→ **DO THIS**:
Please start at the first line of the records beneath and quote each line exactly, ending with the line containing "const ALLOWANCE_STEP = 0.7;".

→ **DATA TO PROCESS**:
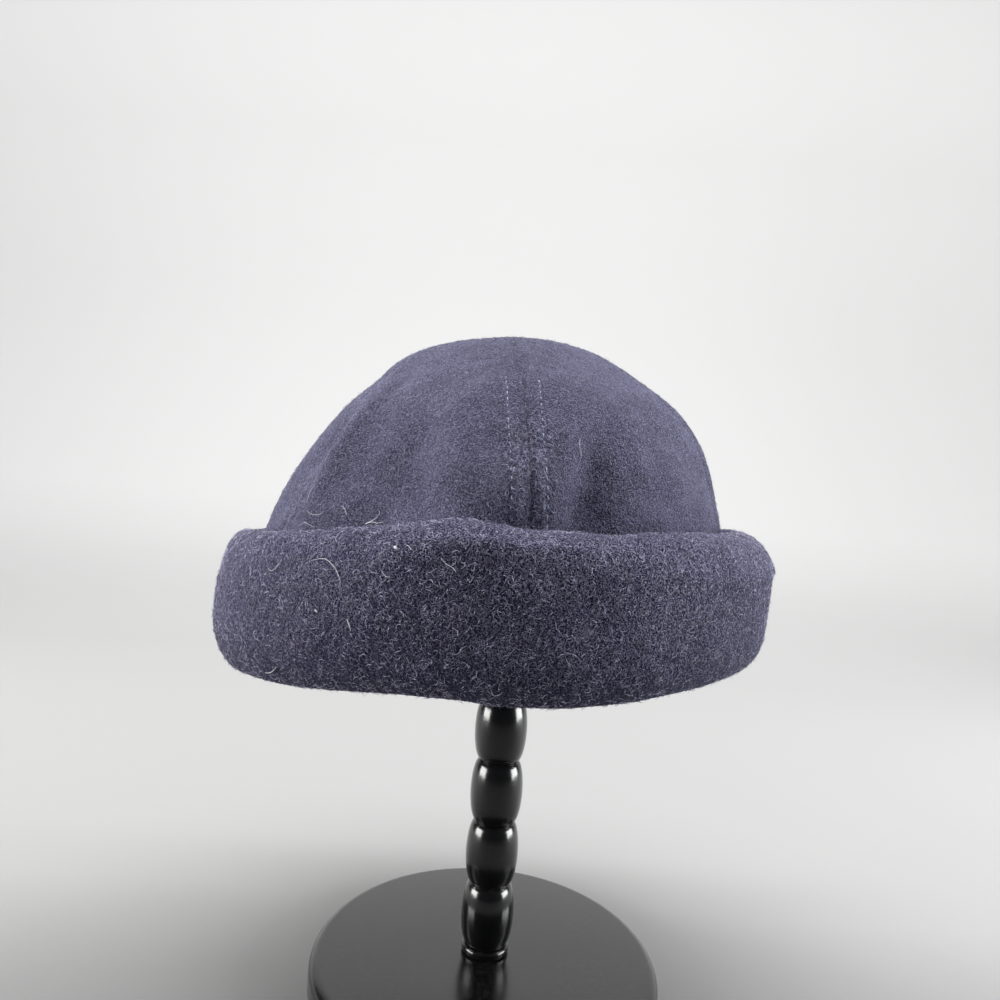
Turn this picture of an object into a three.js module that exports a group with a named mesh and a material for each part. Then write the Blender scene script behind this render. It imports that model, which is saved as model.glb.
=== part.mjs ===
// A docker beanie of thick navy melton, resting on a small black turned hat stand.
// Millimetres, +Z up. The origin is the middle of the underside of the stand's base.
// The hat's front faces -Y, and angles round the hat are degrees from its front towards its right, +X.
import * as THREE from 'three';
import { mergeVertices } from 'three/addons/utils/BufferGeometryUtils.js';

// The cloth
const CLOTH = 2.4; // one ply of melton
const SEAM_GAP = 0.3; // left between one sewn piece and the next
const ALLOWANCE = 7; // seam allowance, pressed open against the inside of the crown
const ALLOWANCE_STEP = 0.7; // run over which the allowance's cut edge drops to the single ply

// The crown
const CROWN_FOOT = 9; // height of the crown's lower edge above the fold
const TIP_RADIUS = 1; // where the panels' tips stop short of the middle
const RIDGE = { height: 0.6, distance: 3.2, width: 2.2 }; // the swell either side of a seam
const MELTON = new THREE.MeshStandardMaterial({ color: 0x34354a, roughness: 0.95, metalness: 0 });

// Sections of the crown's outside, from its lower edge to the top. Height is above the fold, shift is how
// far the section's middle lies to the right, and sag is how far the middle of a panel hangs inside the seams.
const CROWN_SECTIONS = [
  { height: 9, shift: -1.6, halfWidth: 95.4, halfDepth: 98.6, sag: 0.4 },
  { height: 27, shift: -1.6, halfWidth: 92.8, halfDepth: 96.4, sag: 0.8 },
  { height: 45, shift: -1.1, halfWidth: 89.7, halfDepth: 93.8, sag: 1.2 },
  { height: 61, shift: 0.9, halfWidth: 84.7, halfDepth: 89.4, sag: 1.8 },
  { height: 76, shift: 3.2, halfWidth: 78.0, halfDepth: 82.8, sag: 2.2 },
  { height: 91, shift: 4.6, halfWidth: 67.2, halfDepth: 72.4, sag: 2.2 },
  { height: 103, shift: 4.6, halfWidth: 53.4, halfDepth: 58.4, sag: 1.6 },
  { height: 113.2, shift: 4.2, halfWidth: 38.2, halfDepth: 41.2, sag: 0.8 },
  { height: 118.9, shift: 6.0, halfWidth: 19.6, halfDepth: 20.8, sag: 0.2 },
  { height: 120.7, shift: 7.6, halfWidth: TIP_RADIUS, halfDepth: TIP_RADIUS, sag: 0 },
];

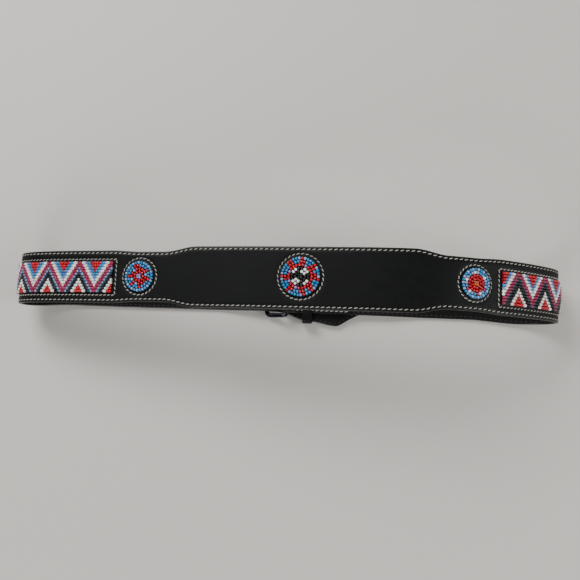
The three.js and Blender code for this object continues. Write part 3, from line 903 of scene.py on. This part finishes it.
def string_beads(name, bead, places, across, bore_turn, colours, seed):
    """One piece with a bead at every place. bore_turn is the bore's angle on the strap."""
    chance = np.random.default_rng(seed)
    count = len(places)
    origins, along, outward = on_strap(MIDDLE_PLACE + places, across, BEAD_RADIUS + SEAT)
    beside = np.cross(outward, along)
    turn = (bore_turn + chance.normal(0, BEAD_TILT, count))[:, None]
    bore = along * np.cos(turn) + beside * np.sin(turn)
    tilt = chance.normal(0, BEAD_TILT, count)[:, None]
    bore = bore * np.cos(tilt) + outward * np.sin(tilt)
    side = np.cross(outward, bore)
    side /= np.linalg.norm(side, axis=1)[:, None]
    size = 1 + chance.normal(0, BEAD_SIZE_SPREAD, (count, 1))
    axes = np.stack([bore, side * size, np.cross(bore, side) * size], axis=1)
    origins = origins + outward * chance.normal(0, BEAD_HEIGHT_SPREAD, (count, 1))
    points, faces = repeated(*bead, origins, axes)
    indices = np.repeat([BEAD_NAMES.index(colour) for colour in colours], len(bead[1]))
    piece = new_piece(name, points, faces, bead_glass, indices)
    tone = np.clip(chance.normal(1, BEAD_TONE_SPREAD, count), DARKEST_TONE, LIGHTEST_TONE)
    values = piece.data.attributes.new("tone", "FLOAT", "POINT")
    values.data.foreach_set("value", np.repeat(tone, len(bead[0])).astype(np.float32))
    return piece


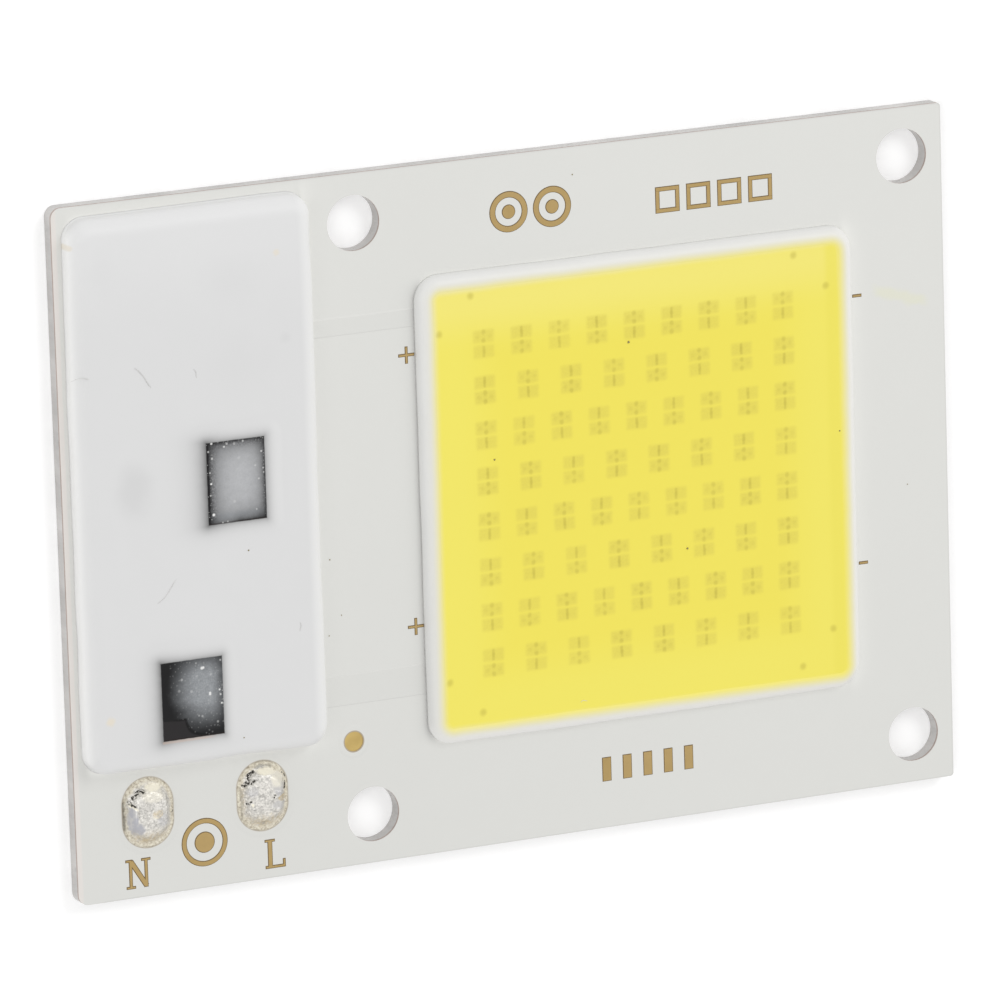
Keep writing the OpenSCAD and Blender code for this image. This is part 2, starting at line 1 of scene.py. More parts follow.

→ **FINISHED ANSWER**:
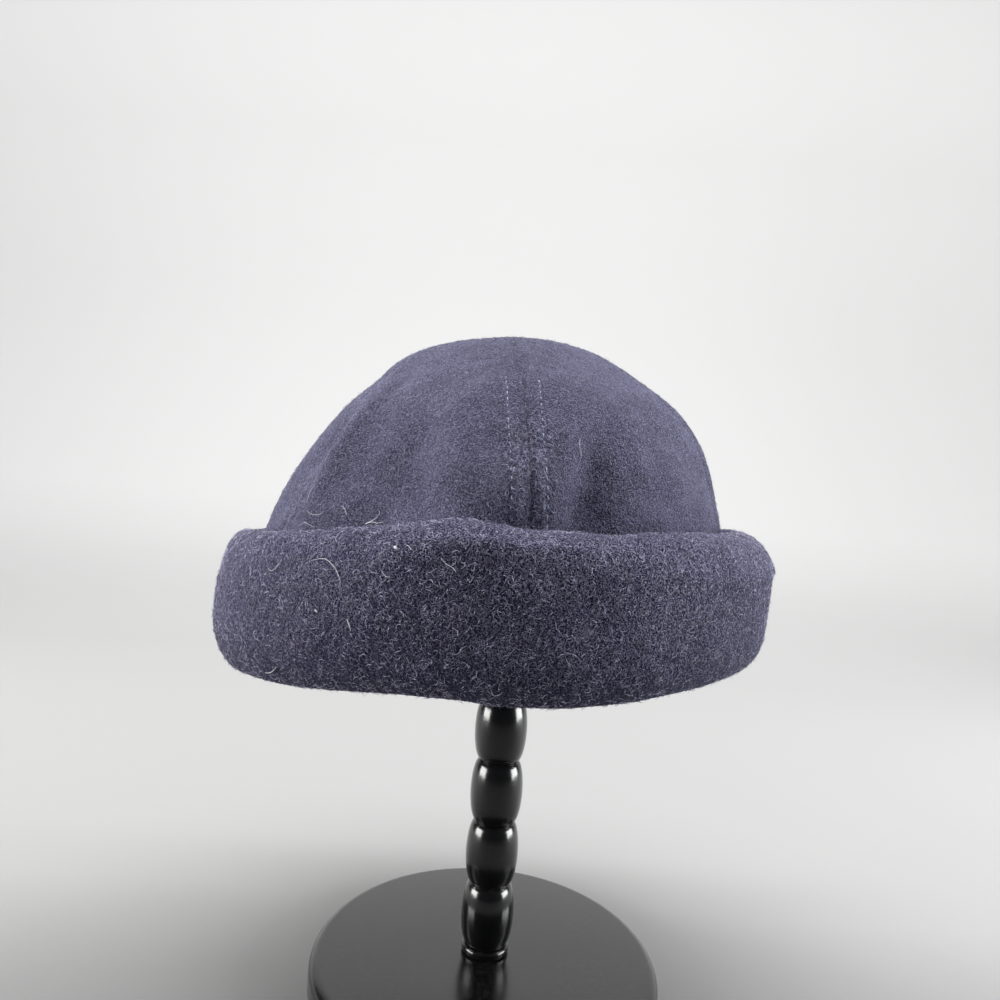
Turn this picture of an object into a three.js module that exports a group with a named mesh and a material for each part. Then write the Blender scene script behind this render. It imports that model, which is saved as model.glb.
=== part.mjs ===
// A docker beanie of thick navy melton, resting on a small black turned hat stand.
// Millimetres, +Z up. The origin is the middle of the underside of the stand's base.
// The hat's front faces -Y, and angles round the hat are degrees from its front towards its right, +X.
import * as THREE from 'three';
import { mergeVertices } from 'three/addons/utils/BufferGeometryUtils.js';

// The cloth
const CLOTH = 2.4; // one ply of melton
const SEAM_GAP = 0.3; // left between one sewn piece and the next
const ALLOWANCE = 7; // seam allowance, pressed open against the inside of the crown
const ALLOWANCE_STEP = 0.7; // run over which the allowance's cut edge drops to the single ply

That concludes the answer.